As most parents know, educating a child is a 24-7 job; it's not just when school is in session. It involves everything from the meals they eat, to the guidance they receive at home, to the support they get from the community. The basic premise is a child can't learn if he or she is hungry, ill or lacks direction.
That's where full service community schools enter the picture. They provide more than just after-school programs. They provide comprehensive academic, social and health services for students, family and community members who need them, which will improve educational outcomes for children. That's why last week I introduced the bi-partisan Full-Service Community Schools Act of 2011, which aims to expand the success that we've already seen at Nebraska schools where this structure exists.
By communities working together, our nation's schools can better become the community hub for not only learning, but also vital services and support for families so that students come to school ready to learn and teachers can focus on the job of teaching.
We can improve student achievement by helping schools use resources more efficiently and improving the coordination of services for children and their families. This will improve the quality of services they receive, eliminate unneeded duplication, and save taxpayers money.
Productive partnerships in the community result in students and parents receiving job training and career counseling services; nutrition services and physical activities; primary health and dental care; improved access to social service programs and programs that promote family financial stability; mental health services; and adult education, including instruction of adults in English as a second language.
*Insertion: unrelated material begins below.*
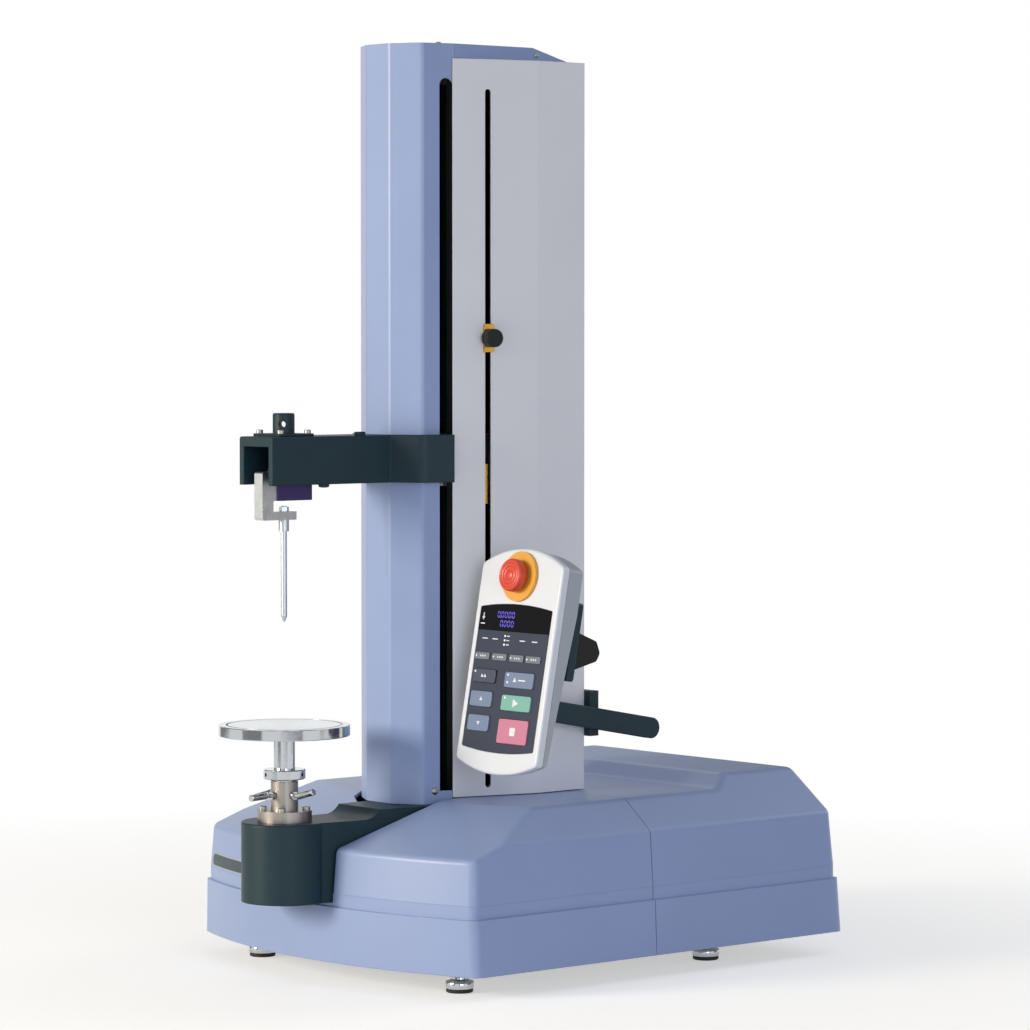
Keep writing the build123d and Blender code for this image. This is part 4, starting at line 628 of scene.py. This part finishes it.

The public school district in Lincoln adopted the full service community schools model more than 10 years ago and is now operating the program in 25 schools. Lincoln Public Schools has cited the model in its work to narrow the achievement gap between minority and non-minority students. Other schools with the full-service community schools model in place have seen student performance and attendance rates go up, while dropout rates and the need for disciplinary actions have decreased.
Of critical importance in these difficult budgeting times for state and local governments, community schools can streamline various social service programs and spend less money by leveraging their communities' resources to provide better results for their students.
Given the obstacles rural school districts face in pursuing competitive grants, and because research indicates the full service community school model could be particularly effective in rural communities, the legislation includes dedicated funding for rural applicants.
After the legislation was introduced, Nebraska education leaders praised its increased focus on rural school districts. "Nebraska's rural school districts face obstacles when competing for federal competitive grants, but this is the type of program that could be a natural fit for some rural communities," said Jeff Cole, associate vice president at the Nebraska Children and Families Foundation.
Because of its leveraging of limited resources for better outcomes and because it pays attention to the needs of rural school districts, the Full-Service Community Schools Act is a bill that both Republicans and Democrats support. I look forward to working with the rest of my Senate colleagues to advocate for passage of this significant legislation.